В том числе и с тем, что последние годы свободно живет и действует Русская Православная Церковь. Многие родители поняли, что без Церкви — никуда. Я не говорю о непосредственном воцерковлении, но хотя бы о внимании к традиционным ценностям. Образование, труд, воспитание, вера — все это зазвучало в воздухе. Изменилось отношение людей друг к другу, стало более внимательным — очень радостно, что в этой атмосфере начинают расти дети. И это во многом заслуга Церкви. Хотя этого, конечно, недостаточно… Мне кажется, православная вера, к сожалению, все равно до сих пор не стала для людей естественной как воздух. Для этого должно пройти время.
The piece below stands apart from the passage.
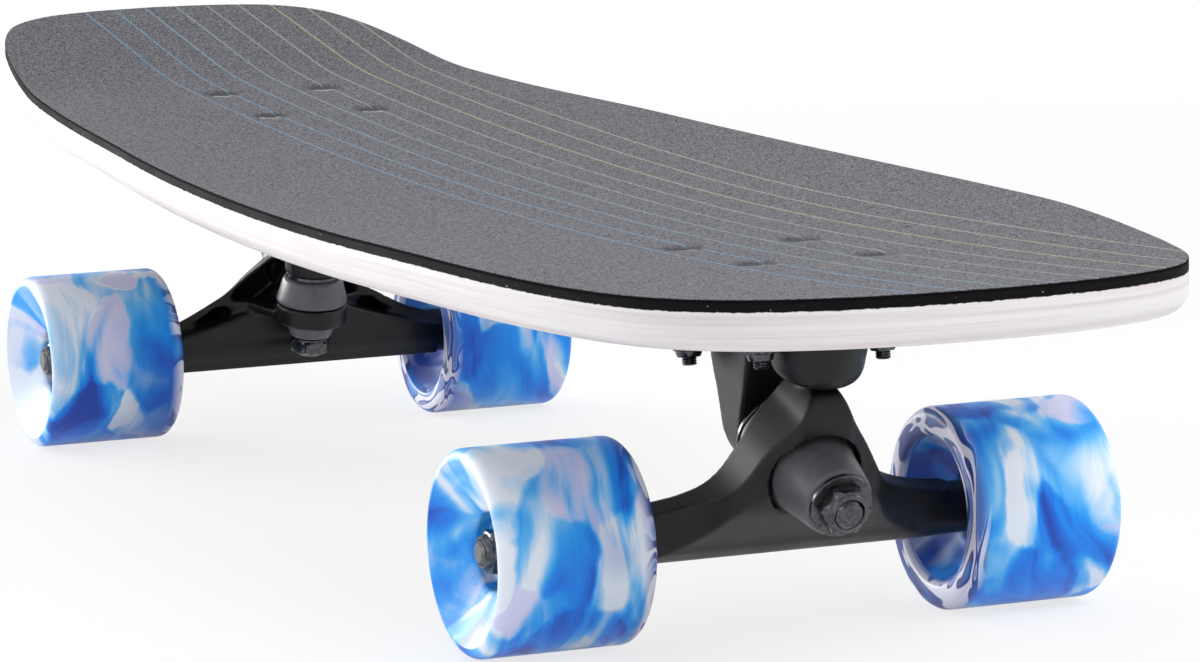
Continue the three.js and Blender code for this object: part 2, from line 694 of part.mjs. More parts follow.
function runningGear(name, axleX) {
  for (const [sideName, side] of [['left', 1], ['right', -1]]) {
    const hub = shifted(outwardFrame(axleX, side), 0, 0, wheel.centre);
    const wheelName = `${name}_${sideName}`;
    add(`${wheelName}_tyre`, tyre(hub), materials.urethane);
    add(`${wheelName}_bearing_inner`, bearingRing(-hubHalf, hub), materials.bearing);
    add(`${wheelName}_bearing_outer`, bearingRing(bearing.spacer / 2, hub), materials.bearing);
    add(`${wheelName}_bearing_sleeve`, bearingSleeve(hub), materials.axle);
    const end = shifted(outwardFrame(axleX, side), 0, 0, hubOutside + washer.thickness / 2);
    const nutSolid = nut(axleNut, axle.radius + runningFit, sides.small, end);
    add(`${wheelName}_axle_nut`, nutSolid, materials.fastener);
  }
  const through = outwardFrame(axleX, 1);
  const bevel = axle.radius / 4;
  const profile = [[0, -axleEnd], [axle.radius - bevel, -axleEnd], [axle.radius, -axleEnd + bevel],
    [axle.radius, axleEnd - bevel], [axle.radius - bevel, axleEnd], [0, axleEnd]];
  add(`${name}_axle`, turned(profile, sides.small, through), materials.axle);
}

runningGear('front', frontAxleX);
runningGear('rear', rearAxleX);

// Front hanger, in the front frame: X across, Y up the steering axis, Z towards the nut

// A point's Y and Z in a frame, from its place in the board's X and Z
function inFrame(frame, x, z) {
  const p = new THREE.Vector3(x, 0, z).applyMatrix4(frame.clone().invert());
  return { up: p.y, out: p.z };
}

function axleBeam(axleX) {
  const frame = outwardFrame(axleX, 1);
  const neck = hangerEnd - beam.radius / 4;
  const profile = [[0, -hangerEnd], [beam.endRadius * 0.9, -hangerEnd], [beam.endRadius, -neck],
    [beam.radius, -neck + 2 * beam.radius], [beam.radius, neck - 2 * beam.radius], [beam.endRadius, neck],
    [beam.endRadius * 0.9, hangerEnd], [0, hangerEnd]];
  return turned(profile, sides.beam, frame);
}

const axleBore = (axleX) => rod(axle.radius + runningFit, -hangerEnd - overrun, hangerEnd + overrun,
  sides.small, outwardFrame(axleX, 1));

// Half the front view: [share of the seat radius across, share of the apex height up]
const frontFlankShares = [[0.28, 1], [0.4, 0.9], [0.51, 0.79], [0.64, 0.66], [1.09, 0.33], [1.64, -0.135],
  [2.18, -0.36], [2.98, -0.52]];

// The beam's section as seen from the side: shares of its radius, up and out from the axle
const sideShares = [[0.1, 1.2], [-0.45, 0.95], [-0.88, 0.4], [-1, -0.1], [-0.6, -0.8], [0, -1], [0.6, -0.8]];

function frontHanger() {
  const a = inFrame(frontFrame, frontAxleX, wheel.radius);
  const r = beam.radius;
  const s = front.seatRadius;
  const h = front.ringFace;
  const brow = front.browFront;
  const back = front.browBack;
  const apex = front.bossFoot - front.apexGap;
  const shoulder = a.up + r;
  const foot = a.up - r;
  const wide = hangerEnd - r;
  const far = hangerEnd;
  const flank = smoothOutline([...frontFlankShares.map(([x, y]) => [x * s, y * apex]), [wide, shoulder]], 8);
  const frontView = mirrored([[0, apex], ...flank, [wide, foot], [0, foot]]);
  // Side view: the web leans from the beam up to the ring, and its brow overhangs both bushing seats
  const beamSide = sideShares.map(([up, out]) => [a.up + up * r, a.out + out * r]);
  const sideView = [[apex, -back * 0.7], [apex, brow * 0.7], [apex * 0.86, brow * 0.92], [s * 1.05, brow],
    [s * 0.5, (brow + h) / 2], [-s * 0.6, h], ...beamSide, [-s * 0.7, -h], [s * 0.5, -h], [s * 1.05, -back]];
  // Plan: full depth in the middle, down to the beam's depth at the wheels
  const plan = mirrored([[0, -back - r], [wide, a.out - r], [wide, a.out + r * 0.7], [s * 2.8, a.out + r],
    [s * 2.1, a.out + r * 1.4], [s * 1.5, h * 0.95], [s, h], [s * 0.55, brow], [0, brow]]);
  const sideways = frontFrame.clone().multiply(new THREE.Matrix4().makeBasis(
    new THREE.Vector3(0, 1, 0), new THREE.Vector3(0, 0, 1), new THREE.Vector3(1, 0, 0)));
  const fromAbove = frontFrame.clone().multiply(new THREE.Matrix4().makeBasis(
    new THREE.Vector3(1, 0, 0), new THREE.Vector3(0, 0, 1), new THREE.Vector3(0, -1, 0)));
  const web = common(
    slab(frontView, -far, far, frontFrame),
    slab(sideView, -far, far, sideways),
    slab(plan, -far, far, fromAbove),
  );
  const body = join(web, axleBeam(frontAxleX), pivotPin(apex / 2, front.bossFoot, steerFrame));
  const frontSeat = rod(s, front.ringHalf, brow + overrun, sides.boss, frontFrame);
  const backSeat = rod(s, -back - overrun, -front.ringHalf, sides.boss, frontFrame);
  const hole = rod(ringHole, -h, h, sides.bushing, frontFrame);
  return cut(body, frontSeat, backSeat, hole, axleBore(frontAxleX));
}

add('front_hanger', frontHanger(), materials.castBlack);

// Rear base plate: plate, kingpin boss and pivot housing

const rearStack = {};
rearStack.road = rear.ringHalf + softGap;
rearStack.roadEnd = rearStack.road + rearRoadCone.length;
rearStack.washerRoad = rearStack.roadEnd + softGap;
rearStack.nut = rearStack.washerRoad + rearRoadWasher.thickness + seat;
rearStack.nutTop = rearStack.nut + kingpinNut.height;
rearStack.board = -rear.ringHalf - softGap;
rearStack.boardEnd = rearStack.board - rearCone.length;
rearStack.washerBoard = rearStack.boardEnd - softGap;
rearStack.boss = rearStack.washerBoard - washer.thickness - seat;

const plateTopAlongKingpin = (rear.height - rear.ringUp) / Math.cos(lean);
const rearHeadSeat = plateTopAlongKingpin - kingpin.headHeight
  - kingpin.headRadius * Math.tan(lean) - 2 * seat;
const rearMouth = pivotLength - pivot.cupDepth / 2;

function rearBasePlate() {
  const bossProfile = [[0, -rear.height], [rear.bossRoot, -rear.height], [rear.bossRoot, -rearHeadSeat],
    [rear.bossRadius, rearStack.boss], [0, rearStack.boss]];
  const boss = turned(bossProfile, sides.boss, rearFrame);
  const housingEnd = rearMouth + pivot.cupDepth + pivot.cupFloor * 1.5;
  const cup = rod(rear.housingHalfWidth, rearMouth, housingEnd, sides.boss, rearSteerFrame);
  const w = rear.housingHalfWidth;
  const root = slab([[-plate.length / 2, -w], [-pattern.along / 4, -w], [-pattern.along / 4, w],
    [-plate.length / 2, w]], -plate.thickness, -plate.thickness / 2, rearPlate);
  const housing = Manifold.hull([cup, root]);
  const spine = slab([[-pattern.along / 2, -w / 2], [pattern.along / 2, -w / 2],
    [pattern.along / 2, w / 2], [-pattern.along / 2, w / 2]], -plate.thickness * 2.4, 0, rearPlate);
  const headRoom = kingpin.headRadius + softGap;
  const headPocket = rod(headRoom, -rear.height * 2, -rearHeadSeat, sides.small, rearFrame);
  const pinHole = rod(kingpin.radius + runningFit, -rear.height, 0, sides.small, rearFrame);
  return cut(join(plateSlab(rearPlate), boss, housing, spine), abovePlate(rearPlate), headPocket, pinHole,
    cupPocket(rearMouth, rearSteerFrame), ...boltCutters);
}

add('rear_baseplate', rearBasePlate(), materials.castBlack);
add('rear_pivot_cup', pivotCup(rearMouth, rearSteerFrame), materials.bushing);
add('rear_kingpin', kingpinSolid(rearHeadSeat, rearStack.nutTop, rearFrame), materials.fastener);
add('rear_washer_board', tube(kingpinBore, washer.radius, rearStack.washerBoard - washer.thickness,
  rearStack.washerBoard, sides.bushing, rearFrame), materials.fastener);
add('rear_bushing_board', bushing(-rearStack.board, -rearStack.boardEnd, rearCone.large, rearCone.small,
  rearCone.endRound, flipped(rearFrame)), materials.bushing);
add('rear_bushing_road', bushing(rearStack.road, rearStack.roadEnd, rearRoadCone.large, rearRoadCone.small,
  rearRoadCone.endRound, rearFrame), materials.bushing);
add('rear_washer_road', tube(kingpinBore, rearRoadWasher.radius, rearStack.washerRoad,
  rearStack.washerRoad + rearRoadWasher.thickness, sides.bushing, rearFrame), materials.fastener);
add('rear_kingpin_nut', nut(kingpinNut, kingpinBore, sides.small,
  shifted(rearFrame, 0, 0, rearStack.nut)), materials.fastener);

// Rear hanger, in the rear frame: X across, Y towards the nose, Z down the kingpin

// The web's outline and its pockets, as shares of the web's height above the ring's centre
const webShares = [[0.2, 0.94], [0.34, 0.8], [0.45, 0.68], [0.65, 0.54], [0.88, 0.38], [1.15, 0.16],
  [1.35, 0.03], [1.9, -0.26], [2.2, -0.37]];
const pocketShares = {
  large: [[0.36, 0.55], [0.17, 0.46], [0.21, 0.3], [0.33, 0.19], [0.6, 0], [0.83, -0.12], [1, -0.07],
    [1.1, 0.09], [0.98, 0.22], [0.72, 0.41], [0.46, 0.54]],
  small: [[1.35, -0.14], [1.19, -0.12], [1.15, -0.22], [1.33, -0.36], [1.65, -0.46], [1.84, -0.48],
    [1.7, -0.36]],
  middle: [[0.07, 0.18], [0.17, 0.18], [0.47, -0.01], [0.66, -0.12], [0.07, -0.12]],
};

// The ledge above the beam's front wall, as shares of the ring's radius
const ledgeShares = [[0, -0.07], [1.3, -0.22], [2, -0.45], [2.8, -0.69], [3.5, -0.87]];

function rearHanger() {
  const a = inFrame(rearFrame, rearAxleX, wheel.radius);
  const r = beam.radius;
  const wide = hangerEnd - r;
  const t = rearWeb.top;
  const scaled = (shares) => shares.map(([x, y]) => [x * t, y * t]);
  // X across, Y up the kingpin, Z towards the nose
  const upright = rearFrame.clone().multiply(new THREE.Matrix4().makeBasis(
    new THREE.Vector3(1, 0, 0), new THREE.Vector3(0, 0, -1), new THREE.Vector3(0, 1, 0)));
  const flank = smoothOutline([...scaled(webShares), [wide, -a.out + r]], 8);
  const lower = -a.out - r / 2;
  // The web and its pockets slope down towards the back
  const drafted = (corners, from, to) => slab(corners, from, to).warp((vertex) => {
    if (vertex[1] > -a.out + r / 2) vertex[1] += (vertex[2] + rearWeb.front) * rearWeb.draftShare;
  }).transform(upright.elements);
  const web = drafted(mirrored([[0, t], ...flank, [wide, lower], [0, lower]]), -rearWeb.back, -rearWeb.front);
  const deep = -rearWeb.front - rearWeb.pocketDepth;
  const pockets = Object.values(pocketShares).flatMap((shares) => [1, -1].map((side) =>
    drafted(scaled(shares).map(([x, y]) => [x * side, y]), deep, -rearWeb.front + overrun)));
  // Yoke: a plate from the web forward to the ring
  const ring = rear.ringRadius;
  const yokeView = mirrored([[0, ring / 4], [ring * 0.98, 0], [ring * 1.04, -ring * 0.35],
    [ring * 1.5, -rearWeb.front + r * 0.3], [ring * 2, -rearWeb.front], [ring * 2, a.up], [0, a.up]]);
  const yoke = slab(yokeView, 0, rear.ringHalf, rearFrame);
  const ringBody = rod(ring, -rear.ringHalf, rear.ringHalf, sides.boss, rearFrame);
  // The beam's front wall, which the yoke stands on
  const ledge = ledgeShares.map(([x, y]) => [x * ring, y * ring]);
  const wallView = mirrored([...ledge, [wide, -a.out + r * 0.6], [wide, -a.out - r * 0.8],
    [0, -a.out - r * 0.8]]);
  const wall = slab(wallView, a.up, a.up + r * 0.9, upright);
  // Pivot nose: from behind the ring up to the cup
  const neckFrom = rearWeb.front * 1.3;
  const neckTo = rearMouth - overrun;
  const neckRadius = pivot.pinRadius * 1.6;
  const nose = turned([[0, neckFrom], [neckRadius, neckFrom], [neckRadius, neckFrom + r],
    [pivot.pinRadius + overrun / 2, neckTo], [0, neckTo]], sides.bushing, rearSteerFrame);
  const body = join(cut(web, ...pockets), yoke, wall, ringBody, axleBeam(rearAxleX), nose,
    pivotPin(neckFrom, rearMouth, rearSteerFrame));
  const hole = rod(ringHole, -ring, ring, sides.bushing, rearFrame);
  return cut(body, hole, axleBore(rearAxleX));
}

add('rear_hanger', rearHanger(), materials.castBlack);

export default skateboard;
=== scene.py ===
"""Surf skateboard: the dressed model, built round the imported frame.

Pieces that the frame holds as plain solids are built again here with their fillets, threads and smooth
curves, each at the place where the frame has it. Profiles are in millimetres, and every object is in metres.
"""

import json
import math

import bpy
from mathutils import Matrix, Vector

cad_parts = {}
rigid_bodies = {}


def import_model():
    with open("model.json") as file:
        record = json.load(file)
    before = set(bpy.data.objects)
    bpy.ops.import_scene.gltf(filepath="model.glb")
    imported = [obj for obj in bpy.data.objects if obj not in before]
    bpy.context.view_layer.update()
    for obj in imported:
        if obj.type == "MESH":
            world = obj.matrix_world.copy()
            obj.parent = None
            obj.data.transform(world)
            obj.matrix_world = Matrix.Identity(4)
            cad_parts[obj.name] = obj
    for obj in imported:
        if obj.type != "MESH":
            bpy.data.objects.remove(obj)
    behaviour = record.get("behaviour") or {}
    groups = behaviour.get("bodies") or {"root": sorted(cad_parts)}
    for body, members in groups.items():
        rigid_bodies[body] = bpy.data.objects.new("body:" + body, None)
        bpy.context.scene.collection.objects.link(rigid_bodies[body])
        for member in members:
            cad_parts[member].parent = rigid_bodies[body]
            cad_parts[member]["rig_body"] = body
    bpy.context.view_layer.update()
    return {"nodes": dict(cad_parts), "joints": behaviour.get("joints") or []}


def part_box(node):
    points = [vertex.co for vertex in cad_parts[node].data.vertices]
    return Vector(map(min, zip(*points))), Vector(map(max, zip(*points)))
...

Сознание народа не может перестроиться за десять-двадцать лет — такую инерцию не переломить. Такие как Вы — те, кому сегодня 25-30 лет — дети своих родителей: Вы уже не успели застать веру в детстве. А детская вера — это нечто особенное, формирующее человека на всю жизнь. Вы можете прийти к вере во взрослом возрасте и быть искренне верующим, но все равно опыта детской веры вам будет не хватать. Ваши дети вырастут верующими с детства — но в них все равно еще останется ваша инерция. А вот ваших внуков — я на это всерьез надеюсь! — ваши дети уже будут одевать по воскресеньям в самые красивые платья и костюмы, чтобы вести на Литургию как на праздник. И для всех это будет совершенно естественно. Так, как это всегда и было.
Беседовал Константин Мацан
СПРАВКА: Елена Анатольевна Чайковская родилась в 1939 году в Москве. Заслуженный тренер СССР, мастер спорта СССР, заслуженный тренер России, заслуженный деятель искусств России. За успешную работу с литовскими фигуристами Правительство Литвы наградило Елену Чайковскую орденом Святого Гедиминаса. Окончила балетмейстерский факультет ГИТИСа. По ее инициативе там открыли отделение, на котором из бывших фигуристов готовят тренеров и постановщиков танцев на льду. Среди учеников: Татьяна Тарасова, Людмила Пахомова, Александр Горшков, Наталья Линичук, Геннадий Карпоносов, Владимир Ковалев, Владимир Котин, Мария Бутырская. В настоящей момент —руководитель школы фигурного катания «Конек Чайковской». Муж — известный спортивный журналист Анатолий Чайковский.